Where a line contains the string "axes", copy that line.

Data =
══════════════════════════════
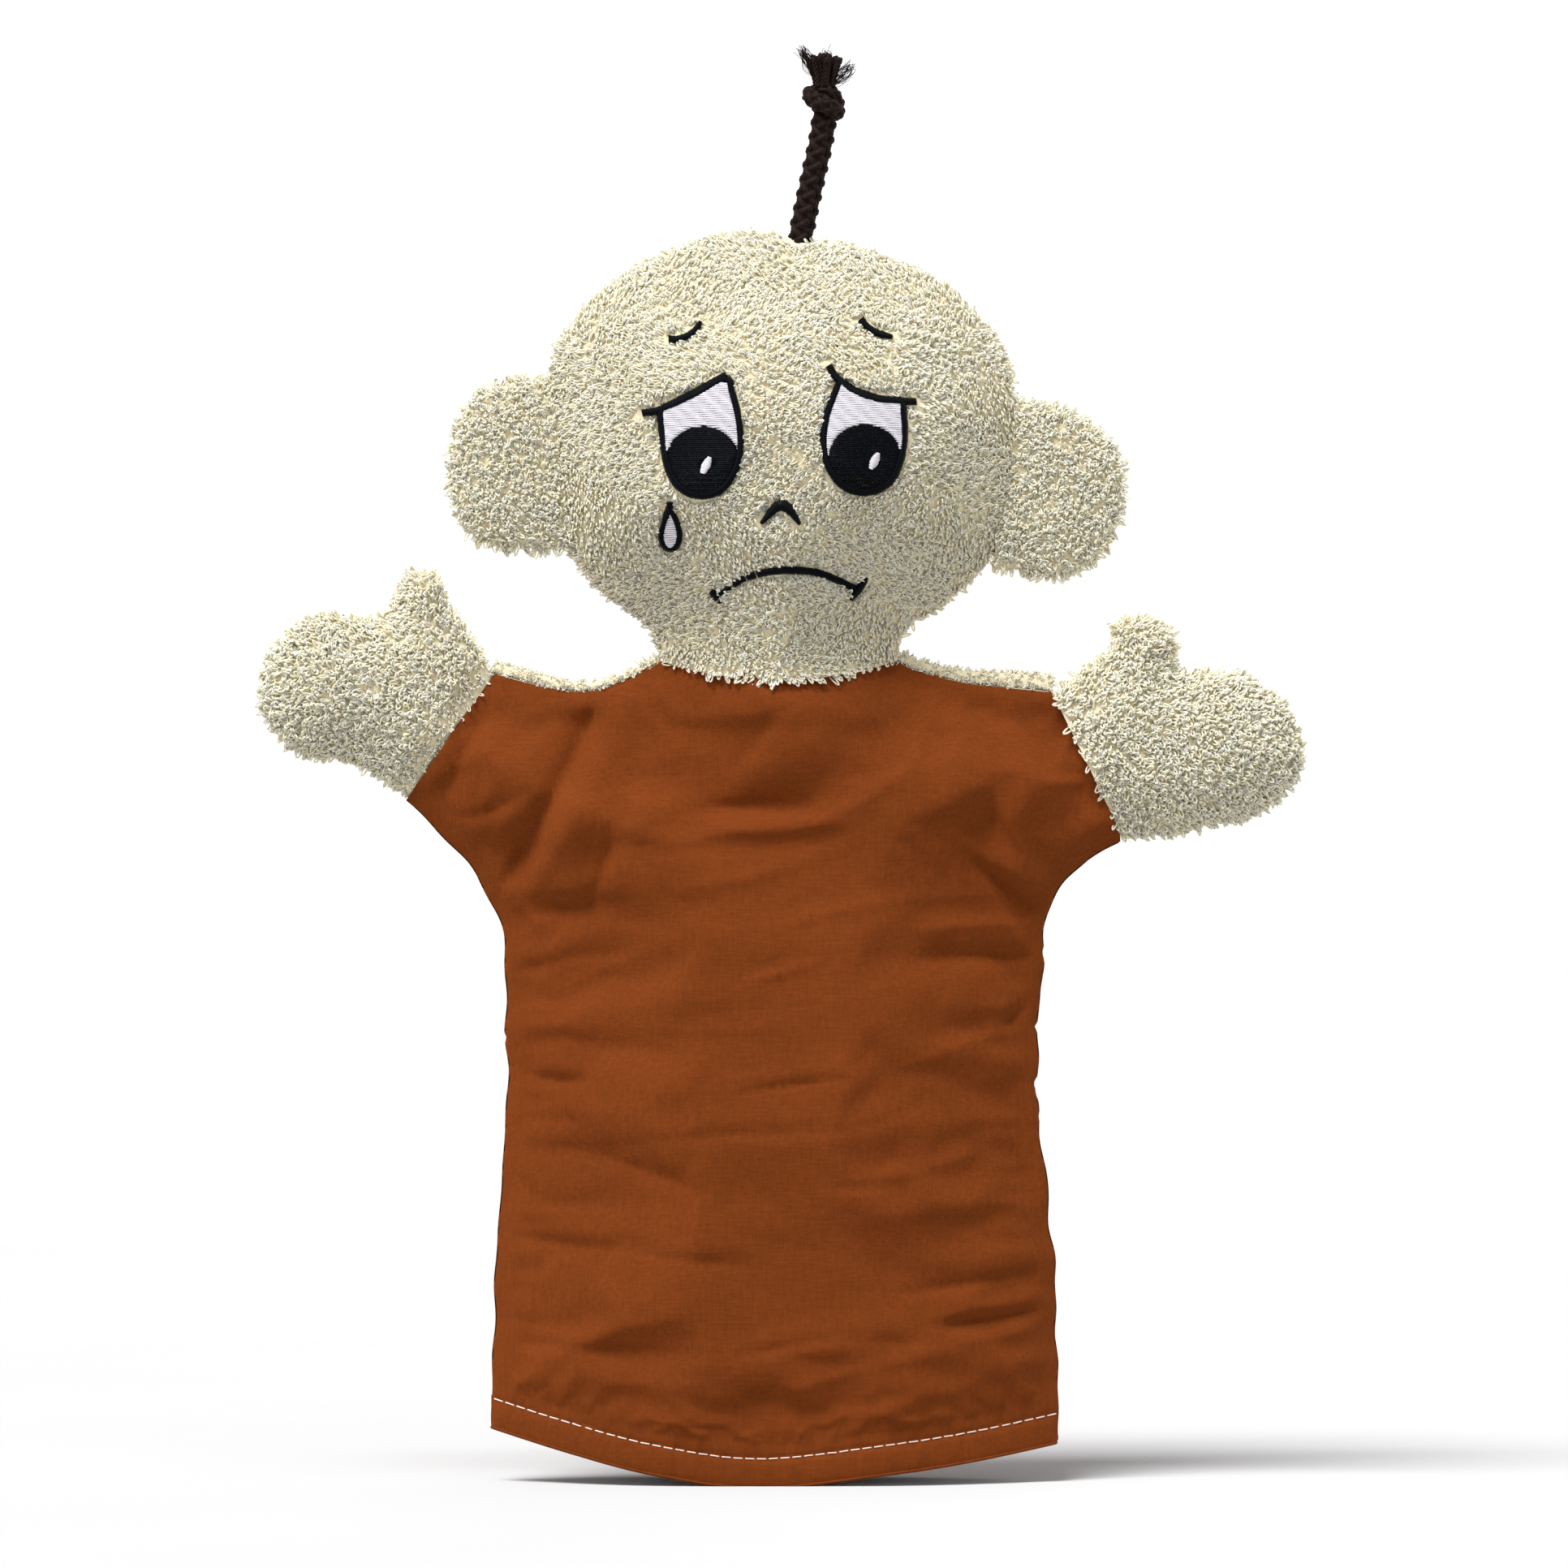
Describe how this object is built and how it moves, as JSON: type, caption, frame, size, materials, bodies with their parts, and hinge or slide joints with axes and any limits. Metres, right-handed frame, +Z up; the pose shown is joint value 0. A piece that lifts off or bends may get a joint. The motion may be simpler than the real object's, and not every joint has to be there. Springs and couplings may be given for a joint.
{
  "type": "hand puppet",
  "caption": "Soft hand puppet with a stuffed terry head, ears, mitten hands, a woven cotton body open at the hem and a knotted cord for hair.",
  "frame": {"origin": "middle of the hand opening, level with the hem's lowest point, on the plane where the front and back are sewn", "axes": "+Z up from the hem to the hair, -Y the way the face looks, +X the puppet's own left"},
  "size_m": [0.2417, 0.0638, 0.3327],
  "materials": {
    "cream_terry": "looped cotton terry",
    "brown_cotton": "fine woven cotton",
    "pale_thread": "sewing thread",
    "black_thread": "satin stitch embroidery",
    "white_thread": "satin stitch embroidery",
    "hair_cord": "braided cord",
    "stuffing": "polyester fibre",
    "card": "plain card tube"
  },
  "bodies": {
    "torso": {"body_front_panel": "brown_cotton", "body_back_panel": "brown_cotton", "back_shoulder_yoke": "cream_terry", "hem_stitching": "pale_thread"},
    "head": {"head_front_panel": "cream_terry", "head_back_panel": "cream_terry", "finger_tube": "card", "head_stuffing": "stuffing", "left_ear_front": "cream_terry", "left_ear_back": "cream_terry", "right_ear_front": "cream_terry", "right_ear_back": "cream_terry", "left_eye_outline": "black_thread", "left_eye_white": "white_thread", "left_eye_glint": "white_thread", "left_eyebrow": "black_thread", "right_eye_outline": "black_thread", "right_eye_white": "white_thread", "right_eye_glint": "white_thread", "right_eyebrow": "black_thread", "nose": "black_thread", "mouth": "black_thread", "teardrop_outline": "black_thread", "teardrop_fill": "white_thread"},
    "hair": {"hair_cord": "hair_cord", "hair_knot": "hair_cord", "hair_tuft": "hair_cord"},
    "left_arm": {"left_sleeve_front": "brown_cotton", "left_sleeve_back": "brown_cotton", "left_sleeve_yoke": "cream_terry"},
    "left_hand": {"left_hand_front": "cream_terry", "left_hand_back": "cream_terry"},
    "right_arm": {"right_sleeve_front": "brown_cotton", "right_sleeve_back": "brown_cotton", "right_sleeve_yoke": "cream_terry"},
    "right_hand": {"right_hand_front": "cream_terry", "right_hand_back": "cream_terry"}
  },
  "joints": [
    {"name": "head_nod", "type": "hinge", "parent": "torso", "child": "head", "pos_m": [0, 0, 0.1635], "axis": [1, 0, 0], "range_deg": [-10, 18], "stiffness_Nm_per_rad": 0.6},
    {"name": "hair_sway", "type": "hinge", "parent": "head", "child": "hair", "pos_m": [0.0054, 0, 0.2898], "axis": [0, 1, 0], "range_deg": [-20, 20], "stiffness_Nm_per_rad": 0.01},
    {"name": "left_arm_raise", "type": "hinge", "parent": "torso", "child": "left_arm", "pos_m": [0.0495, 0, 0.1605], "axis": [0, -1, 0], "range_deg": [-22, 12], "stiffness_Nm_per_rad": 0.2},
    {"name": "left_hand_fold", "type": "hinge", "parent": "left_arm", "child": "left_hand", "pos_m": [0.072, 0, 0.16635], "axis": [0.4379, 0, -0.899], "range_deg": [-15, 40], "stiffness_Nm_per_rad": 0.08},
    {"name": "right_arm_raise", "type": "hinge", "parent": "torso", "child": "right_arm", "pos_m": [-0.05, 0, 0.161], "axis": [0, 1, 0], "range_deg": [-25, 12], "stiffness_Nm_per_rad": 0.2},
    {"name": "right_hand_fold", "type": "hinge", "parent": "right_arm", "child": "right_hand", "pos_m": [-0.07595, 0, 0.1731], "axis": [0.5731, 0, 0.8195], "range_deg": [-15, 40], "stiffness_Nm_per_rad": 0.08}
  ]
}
══════════════════════════════
Written response =
Describe how this object is built and how it moves, as JSON: type, caption, frame, size, materials, bodies with their parts, and hinge or slide joints with axes and any limits. Metres, right-handed frame, +Z up; the pose shown is joint value 0. A piece that lifts off or bends may get a joint. The motion may be simpler than the real object's, and not every joint has to be there. Springs and couplings may be given for a joint.
  "frame": {"origin": "middle of the hand opening, level with the hem's lowest point, on the plane where the front and back are sewn", "axes": "+Z up from the hem to the hair, -Y the way the face looks, +X the puppet's own left"},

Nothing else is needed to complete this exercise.